Skottie Young a conçu une intrigue qui respecte les règles internes du récit. Le sort final de Gert n'est ni enviable, ni original, mais il est cohérent et inéluctable. Son triomphe (s'il est possible de le qualifier ainsi) est obtenu grâce à sa ténacité et son obstination, mais aussi par son intelligence. Sous des dehors de petite fille d'une dizaine d'années, Gert a bien un comportement d'adulte avec une solide expérience de la vie. Elle ne s'en laisse pas conter, elle ne prend pas des vessies pour des lanternes, et elle sait anticiper les événements et les comportements en mettant à profit l'expérience qu'elle a acquise durant ces décennies. Gert n'est pas dupe du système et si elle n'arrive pas à le changer, au moins elle sait en tirer profit quand l'occasion se présente. Sous des dehors de grosse farce habillée avec les conventions d'un conte pour enfants, Skottie Young raconte bel et bien un conte pour adulte, où il faut se méfier d'obtenir ce que l'on souhaite, et continuer à vivre même si les circonstances ne correspondent pas à ce que l'on aurait souhaité.
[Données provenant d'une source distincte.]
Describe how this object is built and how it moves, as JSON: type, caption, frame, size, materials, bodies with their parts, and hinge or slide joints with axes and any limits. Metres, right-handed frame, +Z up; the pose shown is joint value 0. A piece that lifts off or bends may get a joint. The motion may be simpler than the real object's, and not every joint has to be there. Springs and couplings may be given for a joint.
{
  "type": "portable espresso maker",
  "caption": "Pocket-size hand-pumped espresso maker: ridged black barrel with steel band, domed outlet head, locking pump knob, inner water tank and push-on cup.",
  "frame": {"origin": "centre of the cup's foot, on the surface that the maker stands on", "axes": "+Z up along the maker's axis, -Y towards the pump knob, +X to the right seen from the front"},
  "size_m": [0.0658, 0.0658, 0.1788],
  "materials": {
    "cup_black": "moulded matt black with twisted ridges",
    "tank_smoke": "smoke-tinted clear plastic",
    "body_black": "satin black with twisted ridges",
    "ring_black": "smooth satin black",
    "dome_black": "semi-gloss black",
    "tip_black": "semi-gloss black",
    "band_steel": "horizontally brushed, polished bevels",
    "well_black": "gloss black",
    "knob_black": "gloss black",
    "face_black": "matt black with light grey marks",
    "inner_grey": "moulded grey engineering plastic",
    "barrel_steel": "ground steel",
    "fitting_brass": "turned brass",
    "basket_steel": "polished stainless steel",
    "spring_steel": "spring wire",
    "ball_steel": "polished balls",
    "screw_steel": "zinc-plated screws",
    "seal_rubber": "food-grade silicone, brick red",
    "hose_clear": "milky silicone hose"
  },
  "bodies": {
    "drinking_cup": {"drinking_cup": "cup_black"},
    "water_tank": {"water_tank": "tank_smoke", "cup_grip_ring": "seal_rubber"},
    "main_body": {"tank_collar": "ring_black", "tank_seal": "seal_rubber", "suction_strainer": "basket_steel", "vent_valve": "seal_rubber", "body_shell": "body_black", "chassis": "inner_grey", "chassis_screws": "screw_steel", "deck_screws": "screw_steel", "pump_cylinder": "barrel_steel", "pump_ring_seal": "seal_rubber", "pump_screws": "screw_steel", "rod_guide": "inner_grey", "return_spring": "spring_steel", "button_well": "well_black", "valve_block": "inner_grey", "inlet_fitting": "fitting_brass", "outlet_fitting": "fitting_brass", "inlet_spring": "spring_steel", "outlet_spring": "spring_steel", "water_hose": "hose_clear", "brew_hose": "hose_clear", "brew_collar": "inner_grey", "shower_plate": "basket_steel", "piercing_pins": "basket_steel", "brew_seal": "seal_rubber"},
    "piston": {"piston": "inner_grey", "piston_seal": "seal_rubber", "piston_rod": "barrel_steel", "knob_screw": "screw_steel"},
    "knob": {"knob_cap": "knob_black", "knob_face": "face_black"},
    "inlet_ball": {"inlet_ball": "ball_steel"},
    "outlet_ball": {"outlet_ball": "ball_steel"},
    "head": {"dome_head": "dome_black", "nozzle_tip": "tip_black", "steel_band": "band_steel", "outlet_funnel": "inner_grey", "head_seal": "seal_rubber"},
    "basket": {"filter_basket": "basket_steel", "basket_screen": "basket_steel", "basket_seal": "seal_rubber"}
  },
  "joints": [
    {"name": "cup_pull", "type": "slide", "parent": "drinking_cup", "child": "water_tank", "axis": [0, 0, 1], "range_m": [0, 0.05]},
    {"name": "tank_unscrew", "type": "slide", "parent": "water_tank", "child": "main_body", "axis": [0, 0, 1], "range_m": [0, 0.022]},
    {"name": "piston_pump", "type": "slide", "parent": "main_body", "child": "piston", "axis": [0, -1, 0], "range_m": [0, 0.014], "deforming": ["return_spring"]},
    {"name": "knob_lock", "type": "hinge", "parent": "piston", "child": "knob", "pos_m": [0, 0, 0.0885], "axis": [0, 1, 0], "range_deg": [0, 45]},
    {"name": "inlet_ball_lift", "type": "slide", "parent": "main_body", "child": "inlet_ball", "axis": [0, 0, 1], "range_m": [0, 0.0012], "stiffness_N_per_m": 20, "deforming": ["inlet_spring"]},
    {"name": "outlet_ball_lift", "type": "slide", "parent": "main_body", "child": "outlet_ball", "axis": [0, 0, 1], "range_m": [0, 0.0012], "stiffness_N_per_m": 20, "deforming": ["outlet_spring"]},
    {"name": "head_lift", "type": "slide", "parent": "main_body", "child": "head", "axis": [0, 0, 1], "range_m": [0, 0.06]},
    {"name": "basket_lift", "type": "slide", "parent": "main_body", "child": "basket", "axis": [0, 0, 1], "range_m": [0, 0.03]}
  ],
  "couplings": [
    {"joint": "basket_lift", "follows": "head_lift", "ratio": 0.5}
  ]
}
Ce dernier tome conclut l'histoire de cette pauvre enfant incapable de s'échapper d'un monde de conte pour enfants, et laissant libre cours à sa rancœur. La narration visuelle réussit à rendre compatible une apparence de conte sucré pour enfant, une parodie brutale de conte, avec un humour visuel incessant et plein de vie. Sur la base d'une réelle intrigue, Skottie Young évoque la rébellion d'une adulte condamnée à vivre dans un monde se parant des artifices de l'enfance, comme atteint d'immaturité pathologique. Gertrude refuse cette infantilisation qui lui est imposée par le système, tout en faisant le constat que le désenchantement de l'adulte n'est pas le bienvenu dans une société qui préfère maintenir l'illusion de l'enfance éternelle.